**AIM**
Check every line below for the word "Blender" and copy the ones that have it.

**TASK DATA**
[BEGIN]
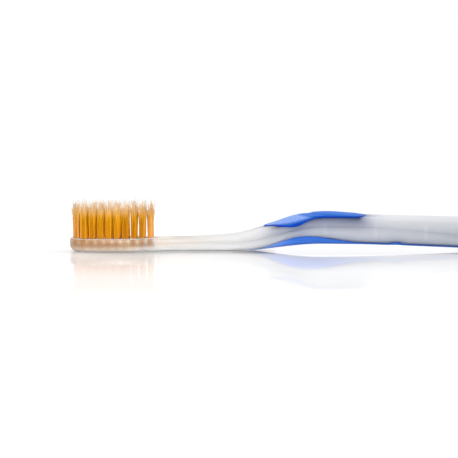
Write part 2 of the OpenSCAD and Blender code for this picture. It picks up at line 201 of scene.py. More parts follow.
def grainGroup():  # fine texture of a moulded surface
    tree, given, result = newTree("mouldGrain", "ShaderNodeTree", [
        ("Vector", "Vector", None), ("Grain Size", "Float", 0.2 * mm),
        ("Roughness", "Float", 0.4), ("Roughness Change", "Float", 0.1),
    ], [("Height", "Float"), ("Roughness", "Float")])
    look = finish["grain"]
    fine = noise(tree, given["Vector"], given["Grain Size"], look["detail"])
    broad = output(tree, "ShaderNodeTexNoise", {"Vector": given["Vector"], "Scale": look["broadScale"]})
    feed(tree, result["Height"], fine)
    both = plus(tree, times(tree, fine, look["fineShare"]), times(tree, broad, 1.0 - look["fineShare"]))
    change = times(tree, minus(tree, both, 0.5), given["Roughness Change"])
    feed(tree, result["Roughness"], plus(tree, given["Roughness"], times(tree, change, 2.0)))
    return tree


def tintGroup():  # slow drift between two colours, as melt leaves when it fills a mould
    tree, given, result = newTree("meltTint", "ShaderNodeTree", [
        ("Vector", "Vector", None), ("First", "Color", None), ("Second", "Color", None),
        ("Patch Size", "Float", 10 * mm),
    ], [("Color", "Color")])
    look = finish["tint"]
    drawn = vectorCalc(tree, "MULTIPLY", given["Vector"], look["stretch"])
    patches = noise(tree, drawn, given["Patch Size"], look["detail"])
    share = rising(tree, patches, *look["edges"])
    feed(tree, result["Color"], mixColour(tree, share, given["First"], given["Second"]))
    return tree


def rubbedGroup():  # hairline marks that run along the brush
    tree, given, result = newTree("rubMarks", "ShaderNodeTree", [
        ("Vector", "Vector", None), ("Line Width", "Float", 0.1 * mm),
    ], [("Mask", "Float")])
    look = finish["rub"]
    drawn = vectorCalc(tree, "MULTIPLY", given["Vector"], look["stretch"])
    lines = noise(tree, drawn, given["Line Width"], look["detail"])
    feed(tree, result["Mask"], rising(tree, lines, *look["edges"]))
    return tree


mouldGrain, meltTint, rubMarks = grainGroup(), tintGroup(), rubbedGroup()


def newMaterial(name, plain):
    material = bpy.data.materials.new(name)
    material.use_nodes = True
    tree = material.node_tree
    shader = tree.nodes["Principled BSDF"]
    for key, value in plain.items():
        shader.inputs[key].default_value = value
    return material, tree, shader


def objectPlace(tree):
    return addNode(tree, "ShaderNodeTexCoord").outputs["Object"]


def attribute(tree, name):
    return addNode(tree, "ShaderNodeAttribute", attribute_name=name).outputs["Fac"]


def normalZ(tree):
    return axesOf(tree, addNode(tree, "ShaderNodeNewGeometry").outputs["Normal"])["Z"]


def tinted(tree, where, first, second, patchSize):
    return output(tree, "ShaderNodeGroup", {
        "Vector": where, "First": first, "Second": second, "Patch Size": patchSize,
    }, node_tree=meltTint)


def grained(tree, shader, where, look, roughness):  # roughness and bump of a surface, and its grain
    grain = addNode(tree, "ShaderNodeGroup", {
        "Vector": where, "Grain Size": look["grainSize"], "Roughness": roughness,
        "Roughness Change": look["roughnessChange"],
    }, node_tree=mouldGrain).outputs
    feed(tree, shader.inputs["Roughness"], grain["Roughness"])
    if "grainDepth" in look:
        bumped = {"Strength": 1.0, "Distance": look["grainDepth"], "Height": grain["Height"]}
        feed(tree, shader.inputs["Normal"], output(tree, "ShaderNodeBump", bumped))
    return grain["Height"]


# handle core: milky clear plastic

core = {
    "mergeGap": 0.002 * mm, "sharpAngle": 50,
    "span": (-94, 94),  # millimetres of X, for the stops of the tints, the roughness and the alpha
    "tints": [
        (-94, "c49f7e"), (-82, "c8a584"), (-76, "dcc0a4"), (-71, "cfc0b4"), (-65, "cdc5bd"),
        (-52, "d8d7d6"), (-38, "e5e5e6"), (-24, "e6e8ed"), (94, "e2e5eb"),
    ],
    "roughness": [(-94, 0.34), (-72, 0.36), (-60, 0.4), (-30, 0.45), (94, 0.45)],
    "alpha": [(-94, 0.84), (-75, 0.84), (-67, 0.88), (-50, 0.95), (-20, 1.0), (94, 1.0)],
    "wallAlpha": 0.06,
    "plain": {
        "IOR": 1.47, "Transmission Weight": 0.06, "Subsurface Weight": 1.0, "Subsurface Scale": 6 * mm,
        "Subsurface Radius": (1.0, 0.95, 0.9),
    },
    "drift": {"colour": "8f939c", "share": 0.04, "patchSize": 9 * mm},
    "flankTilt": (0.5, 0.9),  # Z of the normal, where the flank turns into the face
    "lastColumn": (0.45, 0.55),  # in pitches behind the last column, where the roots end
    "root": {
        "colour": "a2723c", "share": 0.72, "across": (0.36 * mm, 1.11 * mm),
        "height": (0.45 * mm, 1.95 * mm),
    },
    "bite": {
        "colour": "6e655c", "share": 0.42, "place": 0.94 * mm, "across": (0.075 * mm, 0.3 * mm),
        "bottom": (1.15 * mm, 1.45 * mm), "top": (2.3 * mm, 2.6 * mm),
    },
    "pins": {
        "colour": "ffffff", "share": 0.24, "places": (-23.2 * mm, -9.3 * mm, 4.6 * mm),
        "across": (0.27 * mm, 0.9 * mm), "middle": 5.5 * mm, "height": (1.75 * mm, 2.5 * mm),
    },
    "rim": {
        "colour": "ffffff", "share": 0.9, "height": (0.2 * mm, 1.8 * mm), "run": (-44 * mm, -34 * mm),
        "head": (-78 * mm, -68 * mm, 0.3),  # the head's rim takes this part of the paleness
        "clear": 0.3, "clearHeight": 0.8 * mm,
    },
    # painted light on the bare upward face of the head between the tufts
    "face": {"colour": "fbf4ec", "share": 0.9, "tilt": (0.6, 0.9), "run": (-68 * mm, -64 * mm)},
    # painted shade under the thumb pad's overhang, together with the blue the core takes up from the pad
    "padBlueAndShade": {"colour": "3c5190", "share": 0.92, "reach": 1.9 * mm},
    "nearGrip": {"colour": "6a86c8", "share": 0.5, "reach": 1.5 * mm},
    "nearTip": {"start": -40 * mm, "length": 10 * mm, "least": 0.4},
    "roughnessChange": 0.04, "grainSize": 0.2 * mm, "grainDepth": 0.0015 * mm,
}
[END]
[BEGIN]
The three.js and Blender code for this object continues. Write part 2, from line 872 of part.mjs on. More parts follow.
[END]
**SOLUTION FOR THIS PROBLEM**
Write part 2 of the OpenSCAD and Blender code for this picture. It picks up at line 201 of scene.py. More parts follow.
The three.js and Blender code for this object continues. Write part 2, from line 872 of part.mjs on. More parts follow.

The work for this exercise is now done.